• Exercise objective: Your task is to reproduce the material exactly.

• Dataset excerpt:

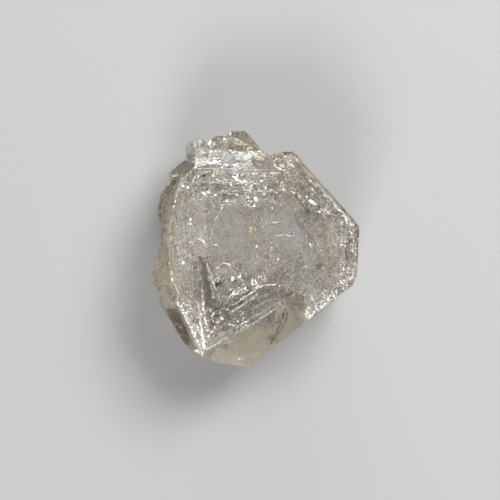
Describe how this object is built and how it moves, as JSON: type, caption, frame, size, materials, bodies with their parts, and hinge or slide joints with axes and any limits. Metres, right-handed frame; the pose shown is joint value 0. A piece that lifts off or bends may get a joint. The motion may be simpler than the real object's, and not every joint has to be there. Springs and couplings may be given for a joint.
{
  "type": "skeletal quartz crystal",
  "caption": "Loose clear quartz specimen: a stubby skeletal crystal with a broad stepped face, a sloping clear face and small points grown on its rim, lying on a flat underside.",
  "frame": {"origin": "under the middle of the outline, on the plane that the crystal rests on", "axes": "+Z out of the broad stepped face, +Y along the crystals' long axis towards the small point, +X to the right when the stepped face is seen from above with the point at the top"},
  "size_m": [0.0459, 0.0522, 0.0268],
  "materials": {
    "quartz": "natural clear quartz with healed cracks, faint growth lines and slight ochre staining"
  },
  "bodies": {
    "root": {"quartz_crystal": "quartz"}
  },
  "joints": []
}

• Output for this exercise:
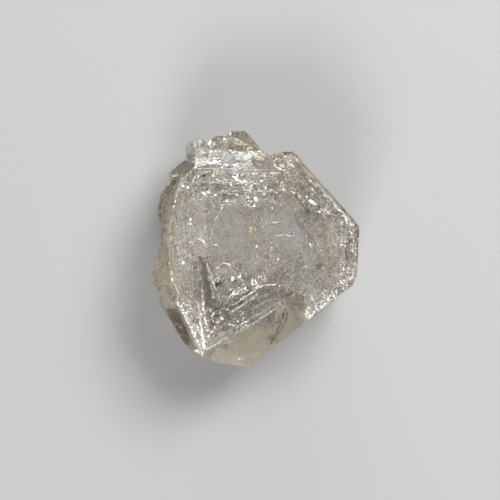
Describe how this object is built and how it moves, as JSON: type, caption, frame, size, materials, bodies with their parts, and hinge or slide joints with axes and any limits. Metres, right-handed frame; the pose shown is joint value 0. A piece that lifts off or bends may get a joint. The motion may be simpler than the real object's, and not every joint has to be there. Springs and couplings may be given for a joint.
{
  "type": "skeletal quartz crystal",
  "caption": "Loose clear quartz specimen: a stubby skeletal crystal with a broad stepped face, a sloping clear face and small points grown on its rim, lying on a flat underside.",
  "frame": {"origin": "under the middle of the outline, on the plane that the crystal rests on", "axes": "+Z out of the broad stepped face, +Y along the crystals' long axis towards the small point, +X to the right when the stepped face is seen from above with the point at the top"},
  "size_m": [0.0459, 0.0522, 0.0268],
  "materials": {
    "quartz": "natural clear quartz with healed cracks, faint growth lines and slight ochre staining"
  },
  "bodies": {
    "root": {"quartz_crystal": "quartz"}
  },
  "joints": []
}